[3D code data]
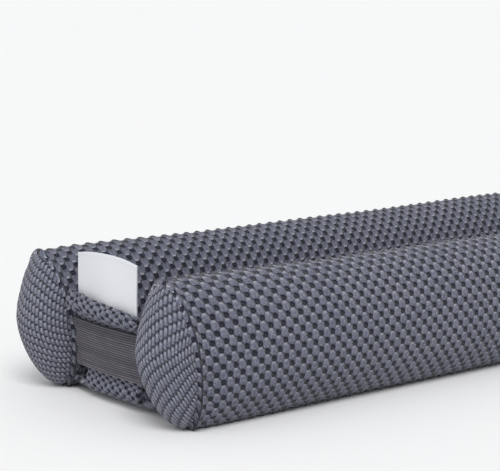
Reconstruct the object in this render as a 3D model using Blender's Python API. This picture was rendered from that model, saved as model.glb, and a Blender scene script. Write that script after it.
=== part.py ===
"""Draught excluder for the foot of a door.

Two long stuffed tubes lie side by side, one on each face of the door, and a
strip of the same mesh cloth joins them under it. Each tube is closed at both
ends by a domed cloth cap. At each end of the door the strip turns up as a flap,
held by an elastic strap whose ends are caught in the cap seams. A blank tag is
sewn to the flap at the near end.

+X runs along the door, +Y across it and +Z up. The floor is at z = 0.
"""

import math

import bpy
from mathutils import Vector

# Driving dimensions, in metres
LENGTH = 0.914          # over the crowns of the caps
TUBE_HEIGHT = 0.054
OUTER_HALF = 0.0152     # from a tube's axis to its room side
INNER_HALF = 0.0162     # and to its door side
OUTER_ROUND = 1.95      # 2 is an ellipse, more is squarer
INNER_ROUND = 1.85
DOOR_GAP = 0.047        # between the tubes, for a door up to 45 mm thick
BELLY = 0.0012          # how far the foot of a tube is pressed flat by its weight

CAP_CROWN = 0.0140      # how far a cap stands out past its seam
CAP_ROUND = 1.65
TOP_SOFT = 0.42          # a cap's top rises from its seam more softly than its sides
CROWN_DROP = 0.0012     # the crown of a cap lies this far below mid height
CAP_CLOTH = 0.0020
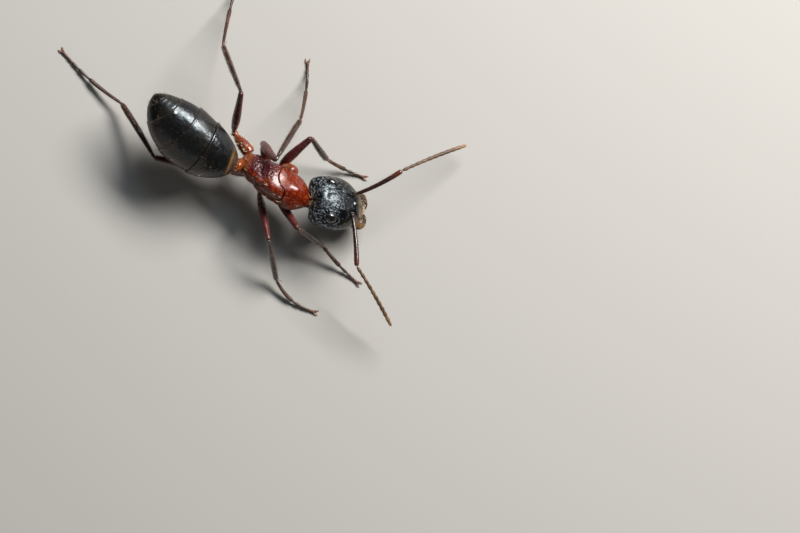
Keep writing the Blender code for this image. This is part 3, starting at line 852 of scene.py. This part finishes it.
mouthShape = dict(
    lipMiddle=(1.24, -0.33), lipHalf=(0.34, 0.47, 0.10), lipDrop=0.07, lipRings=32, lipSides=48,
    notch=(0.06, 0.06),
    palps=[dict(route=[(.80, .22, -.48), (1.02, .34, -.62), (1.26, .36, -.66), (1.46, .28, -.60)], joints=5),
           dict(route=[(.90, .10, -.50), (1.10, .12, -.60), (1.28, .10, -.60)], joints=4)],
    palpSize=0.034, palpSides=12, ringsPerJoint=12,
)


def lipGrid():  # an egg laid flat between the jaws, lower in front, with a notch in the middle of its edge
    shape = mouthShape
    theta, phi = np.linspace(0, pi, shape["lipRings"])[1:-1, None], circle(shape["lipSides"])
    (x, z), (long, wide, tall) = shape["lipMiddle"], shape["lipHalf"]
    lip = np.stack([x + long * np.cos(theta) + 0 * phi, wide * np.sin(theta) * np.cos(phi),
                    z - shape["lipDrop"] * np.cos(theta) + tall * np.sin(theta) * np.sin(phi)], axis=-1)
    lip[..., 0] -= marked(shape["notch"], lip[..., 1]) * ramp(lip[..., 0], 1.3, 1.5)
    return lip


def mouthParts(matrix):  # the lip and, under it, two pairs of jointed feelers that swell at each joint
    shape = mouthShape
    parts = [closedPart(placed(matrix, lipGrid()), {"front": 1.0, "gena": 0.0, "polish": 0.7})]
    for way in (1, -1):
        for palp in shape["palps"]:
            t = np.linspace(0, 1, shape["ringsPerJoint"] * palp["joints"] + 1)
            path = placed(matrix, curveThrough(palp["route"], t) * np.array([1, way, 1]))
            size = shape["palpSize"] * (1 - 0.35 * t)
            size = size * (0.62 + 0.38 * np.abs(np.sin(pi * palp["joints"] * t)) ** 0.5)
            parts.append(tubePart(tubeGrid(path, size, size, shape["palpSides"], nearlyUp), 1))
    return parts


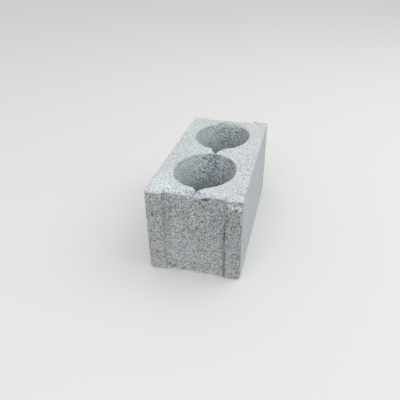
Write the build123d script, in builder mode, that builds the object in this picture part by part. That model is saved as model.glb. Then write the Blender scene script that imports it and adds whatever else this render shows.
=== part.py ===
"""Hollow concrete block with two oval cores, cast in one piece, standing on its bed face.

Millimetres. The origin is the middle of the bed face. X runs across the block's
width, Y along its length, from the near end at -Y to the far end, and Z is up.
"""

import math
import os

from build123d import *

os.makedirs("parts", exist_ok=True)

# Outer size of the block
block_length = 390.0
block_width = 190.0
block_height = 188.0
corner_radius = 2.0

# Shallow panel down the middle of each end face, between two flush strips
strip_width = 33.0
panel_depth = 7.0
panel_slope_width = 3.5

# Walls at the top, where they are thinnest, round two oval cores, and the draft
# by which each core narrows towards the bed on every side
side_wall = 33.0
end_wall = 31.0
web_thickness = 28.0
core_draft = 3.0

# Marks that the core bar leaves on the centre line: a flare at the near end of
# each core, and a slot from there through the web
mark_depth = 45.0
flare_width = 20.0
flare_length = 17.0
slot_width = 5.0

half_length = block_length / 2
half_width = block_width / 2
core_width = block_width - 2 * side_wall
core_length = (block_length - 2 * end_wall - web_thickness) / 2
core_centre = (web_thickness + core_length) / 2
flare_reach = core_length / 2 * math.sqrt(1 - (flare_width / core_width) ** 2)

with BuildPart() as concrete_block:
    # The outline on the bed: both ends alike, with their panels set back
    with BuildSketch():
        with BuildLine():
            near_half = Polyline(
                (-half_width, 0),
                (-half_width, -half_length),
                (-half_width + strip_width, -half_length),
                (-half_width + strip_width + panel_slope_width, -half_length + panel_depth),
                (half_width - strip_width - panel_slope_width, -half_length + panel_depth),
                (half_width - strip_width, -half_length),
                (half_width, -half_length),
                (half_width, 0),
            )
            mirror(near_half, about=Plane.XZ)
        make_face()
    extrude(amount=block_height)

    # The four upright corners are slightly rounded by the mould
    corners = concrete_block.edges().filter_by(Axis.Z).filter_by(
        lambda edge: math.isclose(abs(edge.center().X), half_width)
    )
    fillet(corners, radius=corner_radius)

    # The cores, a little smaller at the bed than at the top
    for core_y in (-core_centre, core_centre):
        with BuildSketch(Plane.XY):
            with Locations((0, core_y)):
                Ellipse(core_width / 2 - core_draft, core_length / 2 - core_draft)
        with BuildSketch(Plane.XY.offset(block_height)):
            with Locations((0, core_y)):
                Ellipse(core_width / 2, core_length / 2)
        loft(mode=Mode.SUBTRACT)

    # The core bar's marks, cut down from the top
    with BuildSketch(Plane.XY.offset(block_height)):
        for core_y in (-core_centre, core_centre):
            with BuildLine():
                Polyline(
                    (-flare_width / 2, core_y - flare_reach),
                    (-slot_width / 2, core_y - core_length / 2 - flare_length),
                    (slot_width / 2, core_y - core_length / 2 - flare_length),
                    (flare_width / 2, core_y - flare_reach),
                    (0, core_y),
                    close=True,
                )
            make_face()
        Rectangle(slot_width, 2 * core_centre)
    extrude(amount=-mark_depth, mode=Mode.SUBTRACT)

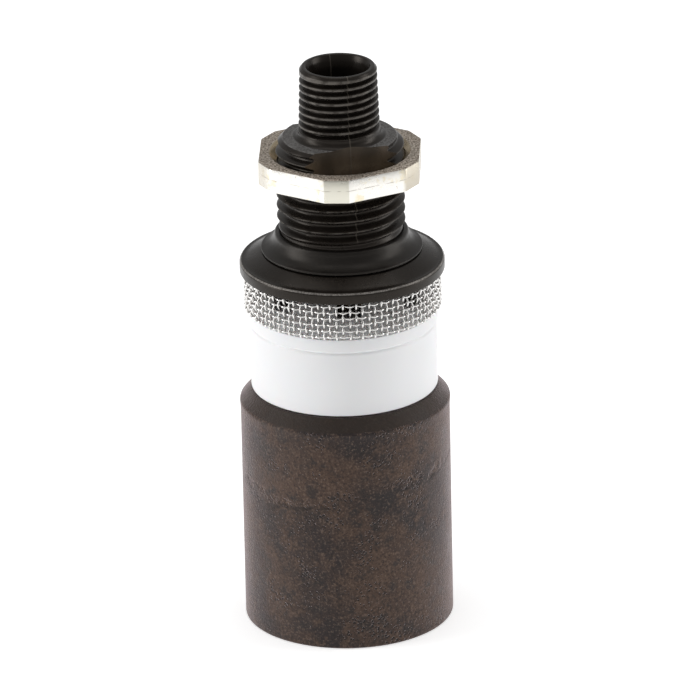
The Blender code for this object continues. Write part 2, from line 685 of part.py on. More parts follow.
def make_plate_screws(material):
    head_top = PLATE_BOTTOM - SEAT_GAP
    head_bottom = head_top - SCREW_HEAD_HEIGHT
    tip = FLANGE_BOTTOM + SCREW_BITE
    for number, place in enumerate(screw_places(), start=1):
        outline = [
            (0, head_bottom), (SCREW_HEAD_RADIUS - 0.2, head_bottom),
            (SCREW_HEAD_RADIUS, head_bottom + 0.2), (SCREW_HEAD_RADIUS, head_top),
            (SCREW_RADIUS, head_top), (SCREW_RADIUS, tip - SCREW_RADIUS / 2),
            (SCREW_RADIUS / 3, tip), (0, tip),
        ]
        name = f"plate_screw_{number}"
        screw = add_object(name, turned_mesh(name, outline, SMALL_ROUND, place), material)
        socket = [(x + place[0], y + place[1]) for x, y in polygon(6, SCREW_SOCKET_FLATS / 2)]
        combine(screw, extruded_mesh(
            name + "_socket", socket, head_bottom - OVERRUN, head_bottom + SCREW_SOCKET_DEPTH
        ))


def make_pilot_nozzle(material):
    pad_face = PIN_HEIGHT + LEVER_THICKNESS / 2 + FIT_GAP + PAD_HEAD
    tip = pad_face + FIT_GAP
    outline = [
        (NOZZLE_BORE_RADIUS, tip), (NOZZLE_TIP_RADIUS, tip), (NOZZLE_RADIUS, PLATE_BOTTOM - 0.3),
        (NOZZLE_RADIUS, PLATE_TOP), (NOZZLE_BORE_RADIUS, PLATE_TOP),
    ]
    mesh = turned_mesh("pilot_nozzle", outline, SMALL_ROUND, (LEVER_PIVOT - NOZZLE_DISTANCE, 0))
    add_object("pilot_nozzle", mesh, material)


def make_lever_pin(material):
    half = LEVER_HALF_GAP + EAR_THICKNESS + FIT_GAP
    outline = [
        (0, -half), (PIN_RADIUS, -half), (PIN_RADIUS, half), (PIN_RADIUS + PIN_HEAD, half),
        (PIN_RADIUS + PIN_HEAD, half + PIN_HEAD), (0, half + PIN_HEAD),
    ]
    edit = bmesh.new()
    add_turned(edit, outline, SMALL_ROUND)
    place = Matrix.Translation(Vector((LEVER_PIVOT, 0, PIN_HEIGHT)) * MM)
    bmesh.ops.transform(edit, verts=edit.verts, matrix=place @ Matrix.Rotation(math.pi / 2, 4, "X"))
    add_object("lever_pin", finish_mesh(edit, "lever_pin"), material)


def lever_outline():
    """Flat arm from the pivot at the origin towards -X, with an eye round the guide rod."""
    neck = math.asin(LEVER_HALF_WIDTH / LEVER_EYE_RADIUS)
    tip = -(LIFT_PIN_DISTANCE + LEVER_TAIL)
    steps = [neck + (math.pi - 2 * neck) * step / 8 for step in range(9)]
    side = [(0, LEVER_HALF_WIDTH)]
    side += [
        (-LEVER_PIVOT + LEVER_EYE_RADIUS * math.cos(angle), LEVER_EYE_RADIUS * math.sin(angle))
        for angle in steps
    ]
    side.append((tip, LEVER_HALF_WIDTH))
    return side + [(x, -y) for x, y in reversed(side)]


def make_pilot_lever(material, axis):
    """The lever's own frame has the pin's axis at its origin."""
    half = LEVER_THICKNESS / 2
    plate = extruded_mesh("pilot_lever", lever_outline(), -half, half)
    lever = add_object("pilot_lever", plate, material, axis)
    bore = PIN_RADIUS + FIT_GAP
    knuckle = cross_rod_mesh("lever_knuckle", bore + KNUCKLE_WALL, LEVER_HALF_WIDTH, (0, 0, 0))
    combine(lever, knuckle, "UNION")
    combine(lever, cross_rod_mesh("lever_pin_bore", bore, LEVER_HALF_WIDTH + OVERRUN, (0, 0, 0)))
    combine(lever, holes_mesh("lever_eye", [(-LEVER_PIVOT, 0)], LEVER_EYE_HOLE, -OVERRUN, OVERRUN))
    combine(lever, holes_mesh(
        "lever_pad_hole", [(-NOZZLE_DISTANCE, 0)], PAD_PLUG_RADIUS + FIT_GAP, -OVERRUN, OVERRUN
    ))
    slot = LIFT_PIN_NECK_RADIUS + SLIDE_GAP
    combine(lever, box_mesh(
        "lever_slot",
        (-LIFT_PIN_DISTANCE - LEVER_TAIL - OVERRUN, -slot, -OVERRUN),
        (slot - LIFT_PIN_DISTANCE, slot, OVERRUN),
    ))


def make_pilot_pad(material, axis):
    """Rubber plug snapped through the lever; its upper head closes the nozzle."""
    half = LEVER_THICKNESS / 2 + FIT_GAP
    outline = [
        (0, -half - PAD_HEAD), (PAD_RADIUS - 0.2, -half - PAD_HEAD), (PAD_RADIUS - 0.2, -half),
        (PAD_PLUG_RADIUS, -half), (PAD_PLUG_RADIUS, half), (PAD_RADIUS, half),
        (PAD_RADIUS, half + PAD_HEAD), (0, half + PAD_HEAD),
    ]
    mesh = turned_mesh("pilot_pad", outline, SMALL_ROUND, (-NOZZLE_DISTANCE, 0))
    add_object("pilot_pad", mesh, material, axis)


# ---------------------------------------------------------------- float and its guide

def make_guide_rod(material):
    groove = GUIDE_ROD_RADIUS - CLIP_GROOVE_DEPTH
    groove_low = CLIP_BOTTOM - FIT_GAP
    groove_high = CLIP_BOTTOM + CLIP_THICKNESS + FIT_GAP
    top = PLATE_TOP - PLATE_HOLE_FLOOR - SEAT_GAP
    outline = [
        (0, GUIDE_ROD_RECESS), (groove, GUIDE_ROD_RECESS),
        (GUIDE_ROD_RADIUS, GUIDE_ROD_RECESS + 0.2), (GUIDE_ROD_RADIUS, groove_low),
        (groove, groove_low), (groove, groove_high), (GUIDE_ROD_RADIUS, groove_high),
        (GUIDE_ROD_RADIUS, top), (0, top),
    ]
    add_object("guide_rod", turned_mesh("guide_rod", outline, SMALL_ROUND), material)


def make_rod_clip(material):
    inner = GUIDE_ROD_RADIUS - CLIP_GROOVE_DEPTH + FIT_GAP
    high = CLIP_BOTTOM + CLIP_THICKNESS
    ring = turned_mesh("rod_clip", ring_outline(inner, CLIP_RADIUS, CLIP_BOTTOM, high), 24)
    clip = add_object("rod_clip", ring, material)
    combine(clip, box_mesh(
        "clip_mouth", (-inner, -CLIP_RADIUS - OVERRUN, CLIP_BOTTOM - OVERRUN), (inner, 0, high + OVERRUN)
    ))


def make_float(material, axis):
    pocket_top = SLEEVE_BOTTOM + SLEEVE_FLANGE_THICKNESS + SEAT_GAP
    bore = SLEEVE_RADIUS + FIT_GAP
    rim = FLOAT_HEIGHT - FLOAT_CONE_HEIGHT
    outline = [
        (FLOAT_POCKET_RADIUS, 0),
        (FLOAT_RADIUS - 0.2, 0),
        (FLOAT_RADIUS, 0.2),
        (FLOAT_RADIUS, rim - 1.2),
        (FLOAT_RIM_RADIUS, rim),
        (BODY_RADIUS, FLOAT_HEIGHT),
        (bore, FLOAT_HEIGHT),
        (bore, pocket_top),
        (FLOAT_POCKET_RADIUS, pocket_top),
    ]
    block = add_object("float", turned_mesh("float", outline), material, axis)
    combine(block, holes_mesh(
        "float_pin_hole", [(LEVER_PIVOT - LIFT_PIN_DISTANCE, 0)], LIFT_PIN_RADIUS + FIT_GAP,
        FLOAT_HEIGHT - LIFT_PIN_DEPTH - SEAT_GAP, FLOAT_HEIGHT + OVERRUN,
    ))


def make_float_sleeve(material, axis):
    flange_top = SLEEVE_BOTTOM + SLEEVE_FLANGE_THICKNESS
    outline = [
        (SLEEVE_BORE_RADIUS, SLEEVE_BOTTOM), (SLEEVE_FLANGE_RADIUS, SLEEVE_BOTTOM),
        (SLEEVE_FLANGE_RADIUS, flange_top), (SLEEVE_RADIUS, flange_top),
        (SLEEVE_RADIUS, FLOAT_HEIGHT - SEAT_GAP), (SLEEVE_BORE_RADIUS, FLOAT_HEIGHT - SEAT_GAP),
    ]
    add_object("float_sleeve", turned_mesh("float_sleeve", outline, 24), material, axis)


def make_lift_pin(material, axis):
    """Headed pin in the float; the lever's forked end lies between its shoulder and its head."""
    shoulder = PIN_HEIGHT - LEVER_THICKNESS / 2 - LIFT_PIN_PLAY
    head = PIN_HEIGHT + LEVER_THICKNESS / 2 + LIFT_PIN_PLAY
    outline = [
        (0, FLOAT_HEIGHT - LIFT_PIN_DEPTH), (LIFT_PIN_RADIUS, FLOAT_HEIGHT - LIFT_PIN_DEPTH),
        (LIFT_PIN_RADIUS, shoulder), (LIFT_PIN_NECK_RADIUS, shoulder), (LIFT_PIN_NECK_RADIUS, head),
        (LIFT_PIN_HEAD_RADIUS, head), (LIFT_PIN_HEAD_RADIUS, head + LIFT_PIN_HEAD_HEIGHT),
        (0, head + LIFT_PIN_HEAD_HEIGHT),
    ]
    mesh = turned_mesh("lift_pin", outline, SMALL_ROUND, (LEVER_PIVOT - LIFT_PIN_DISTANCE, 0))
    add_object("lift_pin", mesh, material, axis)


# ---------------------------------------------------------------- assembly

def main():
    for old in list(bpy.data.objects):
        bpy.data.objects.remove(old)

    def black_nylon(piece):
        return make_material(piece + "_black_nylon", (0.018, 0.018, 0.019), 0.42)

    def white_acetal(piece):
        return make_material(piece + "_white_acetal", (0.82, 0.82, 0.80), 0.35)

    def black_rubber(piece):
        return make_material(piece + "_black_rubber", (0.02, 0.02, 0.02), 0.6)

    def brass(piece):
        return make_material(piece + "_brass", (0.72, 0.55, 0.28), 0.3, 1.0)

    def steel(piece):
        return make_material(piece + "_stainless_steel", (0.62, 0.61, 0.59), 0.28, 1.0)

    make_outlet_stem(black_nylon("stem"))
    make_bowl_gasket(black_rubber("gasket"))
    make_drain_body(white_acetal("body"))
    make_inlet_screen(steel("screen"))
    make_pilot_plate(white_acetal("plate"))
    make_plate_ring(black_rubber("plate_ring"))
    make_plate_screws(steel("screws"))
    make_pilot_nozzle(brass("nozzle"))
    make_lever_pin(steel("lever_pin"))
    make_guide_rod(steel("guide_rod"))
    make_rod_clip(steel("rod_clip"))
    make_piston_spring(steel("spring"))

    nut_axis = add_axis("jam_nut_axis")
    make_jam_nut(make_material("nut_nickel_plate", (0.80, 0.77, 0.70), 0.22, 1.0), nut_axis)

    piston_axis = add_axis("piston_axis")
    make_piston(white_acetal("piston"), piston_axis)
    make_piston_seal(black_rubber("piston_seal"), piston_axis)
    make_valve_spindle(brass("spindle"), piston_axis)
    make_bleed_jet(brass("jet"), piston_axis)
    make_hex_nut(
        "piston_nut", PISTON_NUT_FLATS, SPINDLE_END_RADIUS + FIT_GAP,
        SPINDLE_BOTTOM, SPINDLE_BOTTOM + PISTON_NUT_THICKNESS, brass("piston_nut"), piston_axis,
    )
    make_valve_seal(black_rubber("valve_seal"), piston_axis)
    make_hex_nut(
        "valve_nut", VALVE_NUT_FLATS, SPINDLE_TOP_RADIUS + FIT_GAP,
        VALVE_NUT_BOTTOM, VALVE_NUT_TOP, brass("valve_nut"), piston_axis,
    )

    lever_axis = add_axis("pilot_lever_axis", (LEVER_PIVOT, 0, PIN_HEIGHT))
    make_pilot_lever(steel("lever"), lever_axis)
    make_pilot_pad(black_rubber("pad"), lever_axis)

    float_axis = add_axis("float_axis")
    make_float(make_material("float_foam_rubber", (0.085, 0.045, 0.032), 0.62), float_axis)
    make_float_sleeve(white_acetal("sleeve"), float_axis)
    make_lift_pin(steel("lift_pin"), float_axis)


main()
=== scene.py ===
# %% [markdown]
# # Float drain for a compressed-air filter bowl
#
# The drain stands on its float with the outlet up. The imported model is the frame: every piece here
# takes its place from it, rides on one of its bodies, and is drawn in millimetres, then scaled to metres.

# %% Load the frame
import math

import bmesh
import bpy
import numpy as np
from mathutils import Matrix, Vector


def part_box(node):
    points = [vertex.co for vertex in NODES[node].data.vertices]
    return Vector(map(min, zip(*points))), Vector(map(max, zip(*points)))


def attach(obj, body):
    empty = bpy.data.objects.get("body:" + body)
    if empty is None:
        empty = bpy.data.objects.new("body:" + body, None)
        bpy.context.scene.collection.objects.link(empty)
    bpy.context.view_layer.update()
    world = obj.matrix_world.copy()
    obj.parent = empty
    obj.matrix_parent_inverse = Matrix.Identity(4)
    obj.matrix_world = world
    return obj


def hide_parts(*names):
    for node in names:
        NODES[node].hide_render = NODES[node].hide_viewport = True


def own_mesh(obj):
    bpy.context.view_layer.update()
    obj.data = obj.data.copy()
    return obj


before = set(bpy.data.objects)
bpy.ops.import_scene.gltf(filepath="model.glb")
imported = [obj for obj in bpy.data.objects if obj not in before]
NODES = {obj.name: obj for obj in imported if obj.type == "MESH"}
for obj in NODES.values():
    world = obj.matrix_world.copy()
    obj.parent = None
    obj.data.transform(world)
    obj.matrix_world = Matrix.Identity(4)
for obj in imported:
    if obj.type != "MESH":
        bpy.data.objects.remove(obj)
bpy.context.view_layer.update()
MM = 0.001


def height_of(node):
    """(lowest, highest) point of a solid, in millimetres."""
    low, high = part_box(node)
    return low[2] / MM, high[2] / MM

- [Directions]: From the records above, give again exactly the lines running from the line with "0.22, 1.0), nut_axis)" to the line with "for node in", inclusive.

- [Final answer]:
    make_jam_nut(make_material("nut_nickel_plate", (0.80, 0.77, 0.70), 0.22, 1.0), nut_axis)

    piston_axis = add_axis("piston_axis")
    make_piston(white_acetal("piston"), piston_axis)
    make_piston_seal(black_rubber("piston_seal"), piston_axis)
    make_valve_spindle(brass("spindle"), piston_axis)
    make_bleed_jet(brass("jet"), piston_axis)
    make_hex_nut(
        "piston_nut", PISTON_NUT_FLATS, SPINDLE_END_RADIUS + FIT_GAP,
        SPINDLE_BOTTOM, SPINDLE_BOTTOM + PISTON_NUT_THICKNESS, brass("piston_nut"), piston_axis,
    )
    make_valve_seal(black_rubber("valve_seal"), piston_axis)
    make_hex_nut(
        "valve_nut", VALVE_NUT_FLATS, SPINDLE_TOP_RADIUS + FIT_GAP,
        VALVE_NUT_BOTTOM, VALVE_NUT_TOP, brass("valve_nut"), piston_axis,
    )

    lever_axis = add_axis("pilot_lever_axis", (LEVER_PIVOT, 0, PIN_HEIGHT))
    make_pilot_lever(steel("lever"), lever_axis)
    make_pilot_pad(black_rubber("pad"), lever_axis)

    float_axis = add_axis("float_axis")
    make_float(make_material("float_foam_rubber", (0.085, 0.045, 0.032), 0.62), float_axis)
    make_float_sleeve(white_acetal("sleeve"), float_axis)
    make_lift_pin(steel("lift_pin"), float_axis)


main()
=== scene.py ===
# %% [markdown]
# # Float drain for a compressed-air filter bowl
#
# The drain stands on its float with the outlet up. The imported model is the frame: every piece here
# takes its place from it, rides on one of its bodies, and is drawn in millimetres, then scaled to metres.

# %% Load the frame
import math

import bmesh
import bpy
import numpy as np
from mathutils import Matrix, Vector


def part_box(node):
    points = [vertex.co for vertex in NODES[node].data.vertices]
    return Vector(map(min, zip(*points))), Vector(map(max, zip(*points)))


def attach(obj, body):
    empty = bpy.data.objects.get("body:" + body)
    if empty is None:
        empty = bpy.data.objects.new("body:" + body, None)
        bpy.context.scene.collection.objects.link(empty)
    bpy.context.view_layer.update()
    world = obj.matrix_world.copy()
    obj.parent = empty
    obj.matrix_parent_inverse = Matrix.Identity(4)
    obj.matrix_world = world
    return obj


def hide_parts(*names):
    for node in names:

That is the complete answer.